Friday, June 3, 2011

Rockin' Feminism: Ellen Willis

Lately, I've had numerous discussions about the daunting task of analyzing pop culture, more specifically pop music, from a feminist standpoint.  While I understand how inherently influential pop culture is in our society, attempting to analyze every bit of what we see on television or hear on the radio or read in a magazine seems to be such an exhausting and overwhelming undertaking.  And with songs out like Katy Perry's "E.T." (with lyrics such as 'Wanna be a victim/ Ready for abduction'), I often feel discouraged by the messages pop culture seems to be sending and wonder if its even worth our time.  But, perhaps my mentality is flawed.  Maybe such analyzes are necessary, and I'm just being unjustifiably pessimistic.  Many influential feminist writers, in particular, Ellen Willis, have devoted their lives to dissecting pop culture under a feminist microscope.  

I wish to center this post around Willis, as she seems to slap my idea, of the unworthiness of pop music of critical analysis in terms of its societal relevance, in the face. 

Ellen Willis is known as the first true pop music critic.  Her column in The New Yorker was the first of its kind as she dove deeply into the works Bob Dylan, Janis Joplin, The Rolling Stones, Cat Stevens, etc.  Her writings are the offspring resulting from the marriage of her greatest passions: her infatuation of popular music and her social and political activism, grounded largely in her engagement with feminism.  Willis respected pop culture as a tool for political and social movements; her criticisms were deeply rooted in genuine appreciation for the artists and their work.  Her critiques illuminated the cultural relevance of rock music and were accessible to both general music enthusiasts as well as sophisticated artistic scholars.  Willis catapulted music into the prestigious halls of artistic criticism.

She is quoted as saying, "Popular culture carries the burden of our emotions about race, feminism, sexual morality, youth culture, wealth, competition, exclusion, a physical and social environment that feels out of control."

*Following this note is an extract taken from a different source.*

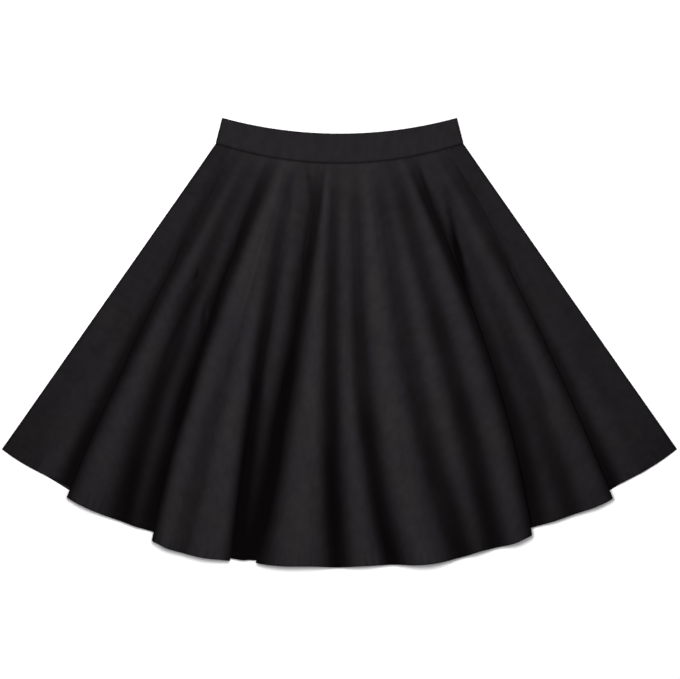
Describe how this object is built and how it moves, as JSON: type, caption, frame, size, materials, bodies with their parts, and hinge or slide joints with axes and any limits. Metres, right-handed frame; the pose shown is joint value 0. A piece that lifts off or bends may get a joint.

One of Willis' ideas that I find most interesting is that an artist's persona is their fundamental creation.  Much of her writing focused on who the artist was and how the 'self' is reflected in one's music.   This concept is especially apparent in her critiques of Bob Dylan as she writes, "Dylan is... shaped by personal and political nonconformity, by blues and modern poetry. He has imposed his commitment to individual freedom (and its obverse, isolation) on the hip passivity of pop culture... His songs and public role are guides to survival in the world of the image, the cool, and the high. And in coming to terms with that world, he has forced it to come to terms with him." She captures the introspective nature of Dylan's music; an element often over looked by fans and even other critics.  Of Janis Joplin, Willis says, "Look, this (rock) is a boy’s genre, and here’s this woman who comes in and flaunts her subjectivity and makes her own personality. She’s not simply playing with the band, Connie Francis style… This is a feminist act."  Willis explains Joplin's empowering construction of her 'self'.  On the other hand, while Willis was able to love Patti Smith as a rock-and-roll heroine, she criticized her identity. She claimed Smith’s “androgynous, one-of-the guys image” was problematic. “Its rebelliousness is seductive, but it plays into a kind of misogyny that consents to distinguish a woman who acts like one of the guys (and is also sexy and conspicuously ‘liberated’) from the general run of stupid girls.”  It is analyzes like these that encouraged critical thinking about what our music was saying about the artists who created it and what it meant for us as individuals and as a society.

Okay, enough Ellen Willis praise.  Lucky for all of you, NPR has a way of consistently publishing stories that are strangely relevant to my life, so for a more comprehensive look of Willis' work, see the full article here.  She also wrote extensively on pro-sex feminism and reproductive rights and a whole bunch of other awesome stuff that I don't have to time get into.  Google her.

Anyway, I'm curious if such a concept (the significance of the artist's self) is still alive today?  I mean that was the 60s, what about current pop culture?  Is it worth taking seriously?  Does music have the same cultural relevance as it did then?  If so, what do 'artists' like Rihanna or Lady GaGa say about our society?  What kind of 'self' is reflected in their music?  Can 'S&M' be seen as empowering or strictly objectifying?  Is it all about perception? 

Clearly, I have many questions, and I want to hear your thoughts.

Do we need a Ellen Willis-esque critic today? Someone to delve deeply into pop culture and find deeper meaning (if there is one) in our music.  If so, who's up for the challenge?